Apesar de, em 2016, Kilmer ter negado todos os rumores sobre problemas de saúde, no ano seguinte, o Hollywood Reporter revelou que este tinha enfrentado uma «batalha contra o cancro de garganta» durante dois anos e que, depois de uma operação na traqueia, perdeu a capacidade para falar.

«Obviamente estou muito pior do que aquilo que me sinto», diz Kilmer a certa altura do filme, com a sua voz rouca e grave. «Não consigo falar sem pressionar este buraco na minha garganta. Tive de fazer a escolha entre respirar e comer», acrescenta ainda, revelando que agora tem que ser alimentado através de um tubo.

Apesar de todas estas complicações, Kilmer não desistiu de se exprimir criativamente. O ator continua a aparecer em filmes e, este ano, irá participar na sequela de Top Gun, uma das exigências de Tom Cruise para que o filme pudesse avançar.

Este é um momento excitante para Kilmer, que, quatro anos depois, também terá oportunidade para se exprimir através da fala.
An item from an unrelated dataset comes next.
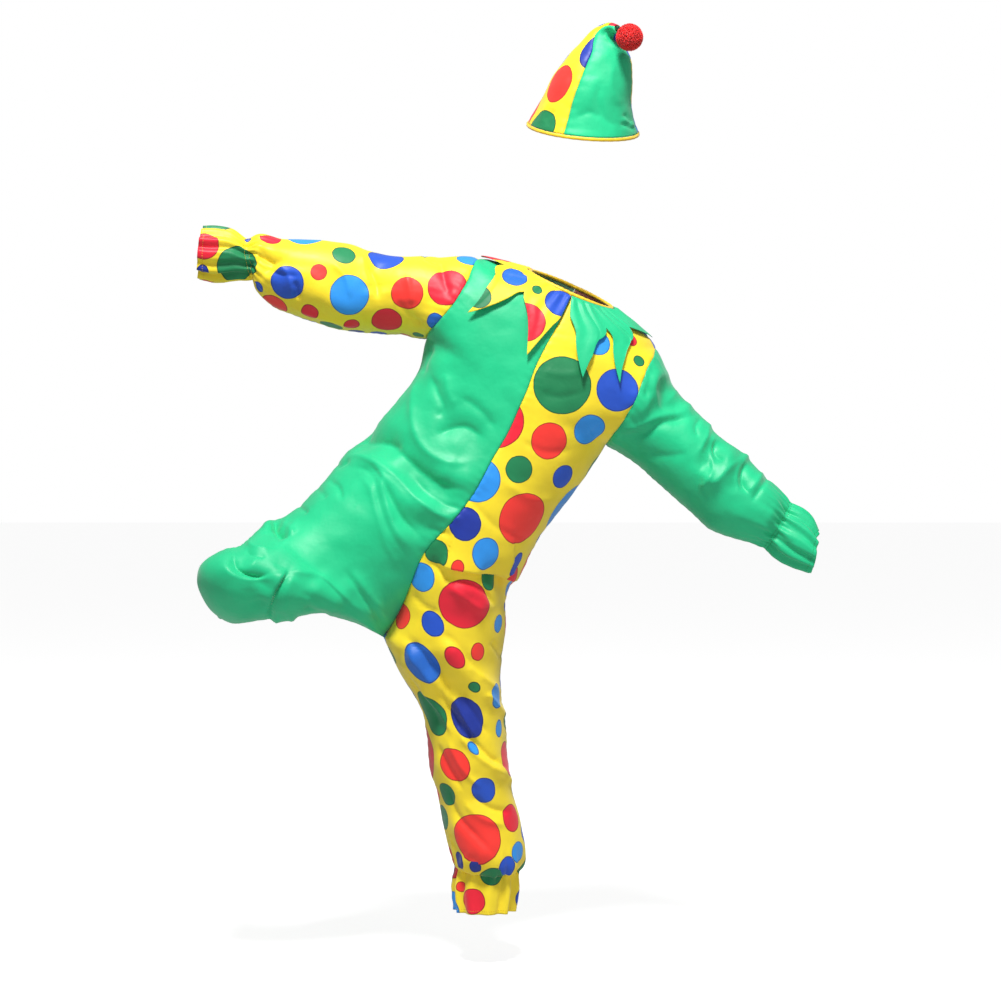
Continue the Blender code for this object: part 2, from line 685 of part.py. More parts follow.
def add_wall(name, outer, normals, slot, collection, frill_from=None, closed=False, wall=CLOTH):
    """A cloth piece from its outer grid: an inner grid one wall inside it, and rims."""
    inner = outer - normals * wall
    split = FRILL_SPLIT if frill_from is not None else 1
    rows = {}
    for layer, grid in (("outer", outer), ("inner", inner)):
        rows[layer] = [
            thinned(row, split) if frill_from is not None and i < frill_from else row
            for i, row in enumerate(grid)
        ]
    mesh = wall_mesh(name, rows["outer"], rows["inner"], closed)
    face_outwards(mesh)
    made = add_object(name, mesh, slot, collection)
    mesh.shade_smooth()
    mesh.set_sharp_from_angle(angle=math.radians(50))
    return made


def build_jumpsuit(collection):
    """The four body panels and the two sleeves. Returns the body's outer grids and normals."""
    folds = table(FOLD_COLUMNS, FOLDS)
    grids, gather_rows, shared_count = jumpsuit_grids()
    normals = settle_normals(grids, shared_count)
    around = np.linspace(0, 0.5, BODY_COLUMNS * FRILL_SPLIT + 1)
    for name, grid in grids.items():
        side = name.split("_")[1]
        raised = fold_height(grid, normals[name], folds)
        raised *= ease(np.arange(len(grid)), SHOULDER_ROWS, SHOULDER_ROWS + 4)[:, None]
        raised += gathers(gather_rows[side], around, LEG_GATHERS)
        grids[name] = grid + normals[name] * raised[..., None]
    normals = settle_normals(grids, shared_count)
    armhole = slice(SHOULDER_ROWS, SHOULDER_ROWS + ARMHOLE_ROWS + 1)
    sleeves = {"right": RIGHT_SLEEVE, "left": LEFT_SLEEVE}
    slots = {"right": ("green", "dotted"), "left": ("dotted", "green")}
    for side, rows_table in sleeves.items():
        front, back = f"front_{side}", f"back_{side}"
        edges = [grids[name][armhole, -1] for name in (front, back)]
        grid, gather, along = sleeve_grid(rows_table, *edges)
        normal = tube_normals(grid)
        turn = np.arange(grid.shape[1]) / grid.shape[1]
        raised = fold_height(grid, normal, folds) * ease(along, 0, FOLD_START)[:, None]
        raised += gathers(gather, turn, SLEEVE_GATHERS)
        grid = grid + normal * raised[..., None]
        normal = tube_normals(grid)
        ring = thinned(normal[0], FRILL_SPLIT)
        mitre_front = unit(normals[front][armhole, -1] + ring[: ARMHOLE_ROWS + 1])
        back_ring = np.concatenate([ring[:1], ring[ARMHOLE_ROWS:][::-1]])
        mitre_back = unit(normals[back][armhole, -1] + back_ring)
        normals[front][armhole, -1] = mitre_front
        normals[back][armhole, -1] = mitre_back
        both = np.concatenate([mitre_front, mitre_back[::-1][1:-1]])
        normal[0] = np.repeat(both, FRILL_SPLIT, axis=0)
        outer = pulled_in(grid, ["top"], SEAM_GAP)
        add_wall(
            f"sleeve_{side}",
            outer,
            normal,
            slots[side][1],
            collection,
            frill_from=len(grid) - FRILL_ROWS,
            closed=True,
        )
    for name, grid in grids.items():
        side = name.split("_")[1]
        outer = pulled_in(grid, ["first", "last"], SEAM_GAP / 2)
        add_wall(
            name,
            outer,
            normals[name],
            slots[side][0],
            collection,
            frill_from=len(grid) - FRILL_ROWS,
        )
    return grids, normals


def body_place(grids, normals, side, place, reach):
    """A point on the body and its normal: place runs 0 at the centre front to 2 at the centre
    back, and reach is the distance down from the neck."""
    panel = "front" if place <= 1 else "back"
    across = place if place <= 1 else 2 - place
    grid, normal = grids[f"{panel}_{side}"], normals[f"{panel}_{side}"]
    column = across * (grid.shape[1] - 1)
    left = min(int(column), grid.shape[1] - 2)
    share = column - left
    line = grid[:, left] * (1 - share) + grid[:, left + 1] * share
    lean = unit(normal[:, left] * (1 - share) + normal[:, left + 1] * share)
    along = np.concatenate([[0], np.cumsum(np.linalg.norm(np.diff(line, axis=0), axis=1))])
    point = np.array([np.interp(reach, along, line[:, k]) for k in range(3)])
    out = np.array([np.interp(reach, along, lean[:, k]) for k in range(3)])
    return point, unit(out)


def build_collar(grids, normals, collection):
    """The two halves of the pointed collar, which lie on the body's own points, moved out."""
    for side, rows, slot in (
        ("right", RIGHT_COLLAR, "dotted"),
        ("left", LEFT_COLLAR, "green"),
    ):
        shape = table(COLLAR_COLUMNS, rows)
        knots = np.clip(shape["neck"], 0.006, 1.994)
        steps = np.linspace(0, 1, COLLAR_POINT_COLUMNS + 1)[:-1]
        places = (knots[:-1, None] + np.diff(knots)[:, None] * steps).ravel()
        places = np.append(places, knots[-1])
        piece = np.clip(np.searchsorted(knots, places, side="right") - 1, 0, len(rows) - 2)
        low, high = knots[piece], knots[piece + 1]
        share = (places - low) / (high - low)
        rising = shape["reach"][piece + 1] > shape["reach"][piece]
        power = shape["bend"][piece]
        bend = np.where(rising, share**power, 1 - (1 - share) ** power)
        reach = shape["reach"][piece] * (1 - bend) + shape["reach"][piece + 1] * bend
        ends = np.clip(np.interp(places, shape["neck"], shape["edge"]), 0.006, 1.994)
        lift = np.interp(places, shape["neck"], shape["lift"])
        outer = np.zeros((COLLAR_ROW_COUNT + 1, len(places), 3))
        out = np.zeros_like(outer)
        for j, neck in enumerate(places):
            wave = math.sin(math.pi * COLLAR_PLEATS * neck)
            for i in range(COLLAR_ROW_COUNT + 1):
                down = i / COLLAR_ROW_COUNT
                place = neck + (ends[j] - neck) * down
                point, normal = body_place(grids, normals, side, place, down * reach[j])
                pleat = COLLAR_PLEAT * (1 + wave) * (1 - down) * ease(down, 0, 0.2)
                clear = COLLAR_CLEAR + CLOTH + pleat + (lift[j] - COLLAR_CLEAR) * down**1.5
                outer[i, j] = point + normal * clear
                out[i, j] = normal
        add_wall(f"collar_{side}", outer, out, slot, collection)


def tube_object(name, line, radius, slot, collection):
    """A closed tube through a ring of points."""
    curve = bpy.data.curves.new(name, "CURVE")
    curve.dimensions = "3D"
    curve.bevel_depth = radius * MM
    curve.bevel_resolution = 2
    spline = curve.splines.new("POLY")
    spline.points.add(len(line) - 1)
    for point, place in zip(spline.points, line):
        point.co = (*(place * MM), 1)
    spline.use_cyclic_u = True
    return add_object(name, curve, slot, collection)


def build_binding(grids, collection):
    """The bound edge of the neck, which sits on the top of the body and the collar."""
    ring = []
    for side, order in (("right", 1), ("left", -1)):
        front = grids[f"front_{side}"]
        back = grids[f"back_{side}"]
        half = np.concatenate([front[:, :], back[:, ::-1][:, 1:]], axis=1)[:2]
        ring.append(half[:, ::order])
    loop = np.concatenate([ring[0][:, :-1], ring[1][:, :-1]], axis=1)
    edge, below = loop
    up = unit(edge - below)
    centre = edge + up * (BINDING_RADIUS + BINDING_CLEAR)
    closed = np.concatenate([centre, centre[:1]])
    along = np.concatenate([[0], np.cumsum(np.linalg.norm(np.diff(closed, axis=0), axis=1))])
    at = np.linspace(0, along[-1], BINDING_POINTS + 1)[:-1]
    line = np.stack([np.interp(at, along, closed[:, k]) for k in range(3)], axis=-1)
    tube_object("neck_binding", line, BINDING_RADIUS, "yellow", collection)


def hat_rings(stations, angles):
    """Rings of the hat, which turn and lean with its axis; angle 0 faces forwards."""
    rows = read(table(HAT_COLUMNS, HAT), stations)
    turn, lean = np.radians(rows["turn"]), np.radians(rows["lean"])
    sine, cosine = np.sin(turn), np.cos(turn)
    side = np.stack([cosine, np.zeros(len(stations)), -sine], axis=-1)
    front = np.stack([-sine * np.sin(lean), -np.cos(lean), -cosine * np.sin(lean)], axis=-1)
    middle = np.stack([rows["x"], rows["y"], rows["z"]], axis=-1)
    swing = np.sin(angles)[None, :, None] * (side * rows["wide"][:, None])[:, None]
    deep = np.cos(angles)[None, :, None] * (front * rows["deep"][:, None])[:, None]
    return middle[:, None] + swing + deep


def build_hat(collection):
    """Four gores, alternately dotted and green, a bound brim and a pompom on the tip."""
    last = len(HAT) - 1
    stations = spread(lambda s: hat_rings(s, np.zeros(1))[:, 0], 0, last, GORE_ROWS)
    count = HAT_GORES * GORE_COLUMNS
    angles = HAT_FIRST_SEAM + np.linspace(0, 2 * np.pi, count + 1)[:-1]
    grid = hat_rings(stations, angles)
    normal = tube_normals(grid)
    for gore in range(HAT_GORES):
        columns = np.arange(gore * GORE_COLUMNS, (gore + 1) * GORE_COLUMNS + 1) % count
        outer = pulled_in(grid[:, columns], ["first", "last"], SEAM_GAP / 2)
        slot = "green" if gore % 2 == 0 else "dotted"
        add_wall(f"hat_gore_{gore + 1}", outer, normal[:, columns], slot, collection)
    brim_angles = np.linspace(0, 2 * np.pi, HAT_BAND_POINTS + 1)[:-1]
    brim = hat_rings(np.array([0.0, 0.2]), brim_angles)
    down = unit(brim[0] - brim[1])
    inwards = unit(brim[0].mean(axis=0) - brim[0])
    line = brim[0] + down * (HAT_BAND_RADIUS + SEAM_GAP + 0.2) + inwards * CLOTH / 2
    tube_object("hat_band", line, HAT_BAND_RADIUS, "yellow", collection)


def build_pompom(collection):
    """A ball of short four-sided locks round a core, bare where it is sewn to the hat's tip."""
    tip = np.array(HAT[-1][:3], float)
    towards_tip = unit(tip - POMPOM_CENTRE)
    steps = np.linspace(0, np.pi, POMPOM_RINGS + 1)[1:-1]
    turns = np.linspace(0, 2 * np.pi, POMPOM_SEGMENTS + 1)[:-1]
    verts = [np.array([0.0, 0.0, POMPOM_CORE])]
    for step in steps:
        for turn in turns:
            ring = math.sin(step)
            direction = np.array([ring * math.cos(turn), ring * math.sin(turn), math.cos(step)])
            bare = np.linalg.norm(direction - towards_tip) * POMPOM_CORE < POMPOM_BARE
            verts.append((POMPOM_CORE + POMPOM_NECK * bare) * direction)
    verts.append(np.array([0.0, 0.0, -POMPOM_CORE]))
    rings = [
        [1 + r * POMPOM_SEGMENTS + k for k in range(POMPOM_SEGMENTS)] for r in range(len(steps))
    ]
    patches = []
    for k in range(POMPOM_SEGMENTS):
        beside = (k + 1) % POMPOM_SEGMENTS
        patches.append((0, rings[0][k], rings[0][beside]))
        patches.append((len(verts) - 1, rings[-1][beside], rings[-1][k]))
        for upper, lower in zip(rings, rings[1:]):
            patches.append((upper[k], lower[k], lower[beside], upper[beside]))
    faces = []
    for patch in patches:
        middle = sum(verts[i] for i in patch) / len(patch)
        close = np.linalg.norm(middle - towards_tip * POMPOM_CORE) < POMPOM_BARE
        if close or len(patch) == 3:
            faces.append(patch)
            continue
        verts.append(unit(middle) * POMPOM_REACH)
        peak = len(verts) - 1
        for a, b in zip(patch, patch[1:] + patch[:1]):
            faces.append((a, b, peak))
    mesh = bpy.data.meshes.new("pompom")
    mesh.from_pydata([tuple((POMPOM_CENTRE + v) * MM) for v in verts], [], faces)
    mesh.update()
    face_outwards(mesh)
    add_object("pompom", mesh, "red", collection)


def main():
    for old in list(bpy.data.objects):
        bpy.data.objects.remove(old)
    collection = bpy.data.collections.new("clown_costume")
    bpy.context.scene.collection.children.link(collection)
    grids, normals = build_jumpsuit(collection)
    build_collar(grids, normals, collection)
    build_binding(grids, collection)
    build_hat(collection)
    build_pompom(collection)


main()
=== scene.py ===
"""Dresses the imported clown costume: satin cloth with its creases, elastic gathers, dots and seams.

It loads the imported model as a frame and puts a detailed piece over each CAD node, in the same place.
The sizes in the tables are millimetres and the finished pieces are in metres. X runs to the wearer's
left, -Y is the front and +Z is up.
"""

import math

import bpy
import numpy as np
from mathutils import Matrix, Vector


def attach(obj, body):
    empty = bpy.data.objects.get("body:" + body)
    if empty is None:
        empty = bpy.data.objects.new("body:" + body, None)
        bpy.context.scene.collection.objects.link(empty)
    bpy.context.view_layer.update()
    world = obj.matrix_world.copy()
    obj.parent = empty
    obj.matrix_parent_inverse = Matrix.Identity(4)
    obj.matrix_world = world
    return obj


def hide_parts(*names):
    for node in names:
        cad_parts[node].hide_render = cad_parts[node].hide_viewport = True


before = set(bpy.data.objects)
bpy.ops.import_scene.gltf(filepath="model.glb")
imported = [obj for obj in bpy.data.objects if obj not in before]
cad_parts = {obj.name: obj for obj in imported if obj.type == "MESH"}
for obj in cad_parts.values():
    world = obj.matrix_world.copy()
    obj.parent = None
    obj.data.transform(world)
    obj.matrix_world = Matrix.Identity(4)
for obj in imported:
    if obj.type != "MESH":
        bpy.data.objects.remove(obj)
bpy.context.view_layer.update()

MM = 0.001

# How thick the drawn cloth is, and how far each piece draws back from its seams.
WALL = 0.8
SEAM_GAP = 0.1

# How finely each piece is modelled.
BODY_COLUMNS = 98
NECK_ROWS = 16
ARMHOLE_ROWS = 46
TORSO_ROWS = 124
LEG_ROWS = 150
SLEEVE_ROWS = 165
SLEEVE_TURNS = 160
COLLAR_POINT_COLUMNS = 18
COLLAR_ROW_COUNT = 34
GORE_COLUMNS = 34
GORE_ROWS = 74

ROUND_POWER = 2 / 2.15
ARMHOLE_ANGLE = math.radians(52)
TORSO_UP = np.array([0.39, 0.0, 0.92])
FRONT = np.array([0.0, -1.0, 0.0])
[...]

O ator colaborou com uma empresa britânica especializada em Inteligência Artificial, Sonantic, que desenvolveu um modelo da voz do ator, recorrendo a diferentes clipes de áudio dos filmes de Kilmer e de amostras oferecidas pelo seu filho, Jack Kilmer.

Desta colaboração resultou um aparelho que permite simular a voz do ator que lhe permitiu discursar pela primeira vez desde 2017. 

A Sonantic, empresa que se especializa no desenvolvimento de inteligências artificiais, programou, com a ajuda de Val Kilmer, um aparelho especial que tem como objetivo simular a sua voz.

Esta tecnologia não chegou a ser utilizada no documentário, as vozes que ouvimos são, ora, de vídeos de arquivo de Val ou narrações feitas pelo seu filho, mas, agora, cria um novo mundo de oportunidades para o ator.

«Como humanos, a capacidade de comunicar está no centro da nossa existência e as consequências do cancro da garganta fizeram com que outros tivessem dificuldade em compreender-me», revelou. «A oportunidade de poder contar a minha história, com uma voz que me soa autêntica e familiar, é uma dádiva incrível», confessa.